Und wirklich, es gibt erstaunliche, skurrile, wunderschöne und vor allem sehr viele Exponate des täglichen Gebrauchs und auch des spezialisierten Handwerks aus mehreren Jahrhunderten zu sehen. Da findet man die originalen, handgeschmiedeten Nägel aus dem Dachstuhl des 1693 gebauten schiefen Escher Kirchturms neben Kaffeemühlen, Küchengeräten, Werkzeugen, Registrierkassen, Näh-, Strick-, Schreib- und Geldzählmaschinen, Fotoapparaten, Bügeleisen, Waschschüsseln, Sammeltassen und einer Gesetzessammlung aus dem Kaiserreich. Auch Textilien sind zu sehen, so zum Beispiel eine aus amerikanischen Mehlsäcken gefertigte Tischdecke oder auch die Uniformen des letzten Kaisersescher Bahnhofsvorstehers.
Das ist natürlich längst nicht alles. Wer wissen möchte, wie ein Schuhmacher in früheren Zeiten arbeitete, kann eine ganze Werkstattausrüstung mit an die 100 Leisten und Formen bewundern. Oder interessiert Sie eher ein Fernschreiber aus den 50er-Jahren, ein Handdruckgerät (die sogenannte Boston-Maschine von 1875) oder der elektrisch erwärmbare Hutformer, mit dem Filzstulpen für jeden Kopf ins passende Format gebracht werden? Da wäre noch ein Bierkrug für das Bier "to go" vom Außerhausverkauf der Gaststätten, als es noch keine Flaschen gab. Reiselust macht ein Blechkoffer, dessen Aufkleber verraten, dass er um die ganze Welt gekommen ist, bis er von den Ordensschwestern eines Klosters als Bibeltransporter genutzt wurde.
Matthias Schnitzler kennt die Geschichten und Funktionsweisen beinahe aller Einzelteile, und das sind geschätzt an die 1500 bis 2000 Stück. "Meine Frau ist froh, dass wir das Museum nicht zu Hause haben", schmunzelt Schnitzler.

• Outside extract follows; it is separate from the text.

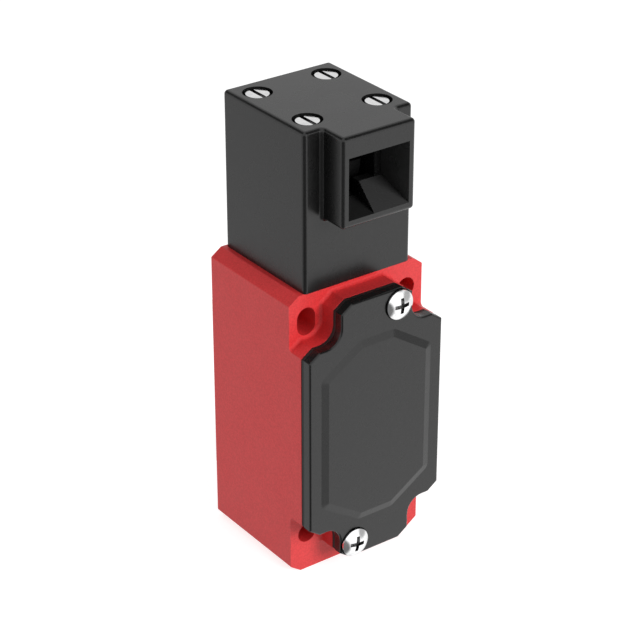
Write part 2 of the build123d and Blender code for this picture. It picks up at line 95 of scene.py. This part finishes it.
def node_material(name):
    """A material with its surface shader and the Object coordinates that its patterns follow."""
    material = bpy.data.materials.new(name)
    material.use_nodes = True
    tree = material.node_tree
    coordinates = tree.nodes.new("ShaderNodeTexCoord")
    return material, tree, tree.nodes["Principled BSDF"], coordinates.outputs["Object"]


def clouds(tree, place, size, detail=2.0):
    """A random pattern whose spots are about size metres wide."""
    node = tree.nodes.new("ShaderNodeTexNoise")
    node.inputs["Scale"].default_value = 1 / size
    node.inputs["Detail"].default_value = detail
    tree.links.new(place, node.inputs["Vector"])
    return node.outputs["Fac"]


def shade(tree, pattern, dark, light, target):
    """Gives a colour socket a tone between two colours, as the pattern goes."""
    node = tree.nodes.new("ShaderNodeValToRGB")
    low, high = node.color_ramp.elements
    low.position, high.position = NOISE_LOW, NOISE_HIGH
    low.color, high.color = (*dark, 1), (*light, 1)
    tree.links.new(pattern, node.inputs["Fac"])
    tree.links.new(node.outputs["Color"], target)


def spread(tree, pattern, low, high, target):
    """Gives a number socket a value between two limits, as the pattern goes."""
    node = tree.nodes.new("ShaderNodeMapRange")
    node.inputs["From Min"].default_value = NOISE_LOW
    node.inputs["From Max"].default_value = NOISE_HIGH
    node.inputs["To Min"].default_value = low
    node.inputs["To Max"].default_value = high
    tree.links.new(pattern, node.inputs["Value"])
    tree.links.new(node.outputs["Result"], target)


def relief(tree, pattern, height, shader):
    """Raises the surface by the pattern, on top of any relief that it has."""
    node = tree.nodes.new("ShaderNodeBump")
    node.inputs["Distance"].default_value = height
    tree.links.new(pattern, node.inputs["Height"])
    normal = shader.inputs["Normal"]
    if normal.is_linked:
        tree.links.new(normal.links[0].from_socket, node.inputs["Normal"])
    tree.links.new(node.outputs["Normal"], normal)


def moulded(name, dark, light, roughness, grain, height):
    """Moulded plastic: a faint mottle, a gloss that varies a little and the grain of the mould."""
    material, tree, shader, place = node_material(name)
    mottle = clouds(tree, place, grain * 2, detail=3.0)
    shade(tree, mottle, dark, light, shader.inputs["Base Color"])
    gloss, change = clouds(tree, place, 7 * MM), 0.015
    spread(tree, gloss, roughness - change, roughness + change, shader.inputs["Roughness"])
    relief(tree, clouds(tree, place, grain), height, shader)
    return material, tree, shader, place


def finish(material, *names):
    """Gives CAD nodes their finish."""
    for name in names:
        for slot in nodes[name].material_slots:
            slot.material = material


red, *_ = moulded(
    "red_body", dark=(0.62, 0.032, 0.034), light=(0.73, 0.044, 0.047), roughness=0.46,
    grain=0.22 * MM, height=0.016 * MM)
finish(red, "body_housing")


# The cable entry's thread. It is an M20 x 1.5 thread in the body's foot, moulded in one with
# the body round a core that screws out of the mould.
def maths(tree, operation, first, second):
    """One sum on two patterns or numbers."""
    node = tree.nodes.new("ShaderNodeMath")
    node.operation = operation
    for value, socket in ((first, node.inputs[0]), (second, node.inputs[1])):
        if isinstance(value, (int, float)):
            socket.default_value = value
        else:
            tree.links.new(value, socket)
    return node.outputs[0]


def new_tree(name, wanted):
    """A node tree that makes a mesh, with its inputs' names and kinds, and its two end nodes."""
    tree = bpy.data.node_groups.new(name, "GeometryNodeTree")
    tree.interface.new_socket("Mesh", in_out="OUTPUT", socket_type="NodeSocketGeometry")
    for label, kind in wanted:
        tree.interface.new_socket(label, in_out="INPUT", socket_type=f"NodeSocket{kind}")
    given, made = tree.nodes.new("NodeGroupInput"), tree.nodes.new("NodeGroupOutput")
    return tree, given.outputs, made.inputs["Mesh"]


def winding(tree, given, radius, height, width, resolution):
    """A ridge that winds up from the foot of a right-handed thread. Its section is a diamond
    that is widest at the radius, and reaches its height inwards and outwards from there."""
    new, join = tree.nodes.new, tree.links.new
    line = new("GeometryNodeCurveSpiral")
    line.inputs["Reverse"].default_value = True
    line.inputs["Resolution"].default_value = resolution
    join(maths(tree, "DIVIDE", given["Length"], given["Pitch"]), line.inputs["Rotations"])
    join(radius, line.inputs["Start Radius"])
    join(radius, line.inputs["End Radius"])
    join(given["Length"], line.inputs["Height"])
    ridge = new("GeometryNodeCurvePrimitiveQuadrilateral")
    ridge.mode = "KITE"
    join(maths(tree, "MULTIPLY", height, 2.0), ridge.inputs["Width"])
    flank = maths(tree, "DIVIDE", width, 2.0)
    join(flank, ridge.inputs["Bottom Height"])
    join(flank, ridge.inputs["Top Height"])
    upright = new("GeometryNodeSetCurveNormal")
    upright.mode = "Z_UP"
    join(line.outputs["Curve"], upright.inputs["Curve"])
    thread = new("GeometryNodeCurveToMesh")
    thread.inputs["Fill Caps"].default_value = True
    join(upright.outputs["Curve"], thread.inputs["Curve"])
    join(ridge.outputs["Curve"], thread.inputs["Profile Curve"])
    moved = new("GeometryNodeTransform")
    join(thread.outputs["Mesh"], moved.inputs["Geometry"])
    join(given["Foot"], moved.inputs["Translation"])
    return moved.outputs["Geometry"]


def settle(tree, shape, material, made):
    """Ends a tree: makes its instances real and gives the mesh its material."""
    real = tree.nodes.new("GeometryNodeRealizeInstances")
    tree.links.new(shape, real.inputs["Geometry"])
    clad = tree.nodes.new("GeometryNodeSetMaterial")
    tree.links.new(real.outputs["Geometry"], clad.inputs["Geometry"])
    tree.links.new(material, clad.inputs["Material"])
    tree.links.new(clad.outputs["Geometry"], made)


def grown(name, start, tree, values):
    """A piece whose plain mesh a tree makes, from its starting mesh and its inputs' values."""
    piece = bpy.data.objects.new(name, start)
    bpy.context.scene.collection.objects.link(piece)
    modifier = piece.modifiers.new("tree", "NODES")
    modifier.node_group = tree
    for socket in tree.interface.items_tree:
        if socket.in_out == "INPUT" and socket.name in values:
            modifier[socket.identifier] = values[socket.name]
    made = piece.evaluated_get(bpy.context.evaluated_depsgraph_get())
    piece.data = bpy.data.meshes.new_from_object(made)
    piece.modifiers.remove(modifier)
    sharpest_smooth = radians(32)
    piece.data.shade_smooth()
    piece.data.set_sharp_from_angle(angle=sharpest_smooth)
    return piece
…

Die Ausdehnung der Sammlung setzt sich von alleine fort, weil es immer wieder Besucher gibt, die Gegenstände aus eigenen Beständen zusteuern, die sie in guten Händen wissen wollen. "Manches ist verstaubt und verdreckt oder in abgelegenen Speichern gelagert", berichtet der Museumsleiter, jedoch würde für die Beschaffung oder Herrichtung ausstellungswürdiger Dinge keine Mühe gescheut.
Eine wahre Mammutaufgabe ist die Katalogisierung der Einzelstücke. Etwa die Hälfte aller Teile ist bereits auf Karteikarten mit Foto, Beschreibung, Herkunftsort und idealerweise auch dem Baujahr dokumentiert. Wenn es Unsicherheiten gibt, kann Matthias Schnitzler auf die Expertise eines befreundeten Landesmuseumsrates aus Nordrhein-Westfalen zurückgreifen.
Faszinierend an diesem speziellen Museum im "Prison" sind die vielen Exponate, an denen man die Technik detailliert nachvollziehen kann. Und darin liegt eben auch der tiefere Sinn von Sammlungen dieser Art, den Matthias Schnitzler sehr treffend auf den Punkt bringt: "Wenn die Alten nicht so schlau gewesen wären, wären wir heute viel dümmer."
Bildinformation: Viele alte Gegenstände gibt es im Heimatmuseum von Kaisersesch zu sehen, unter anderem dieses Opelfahrrad.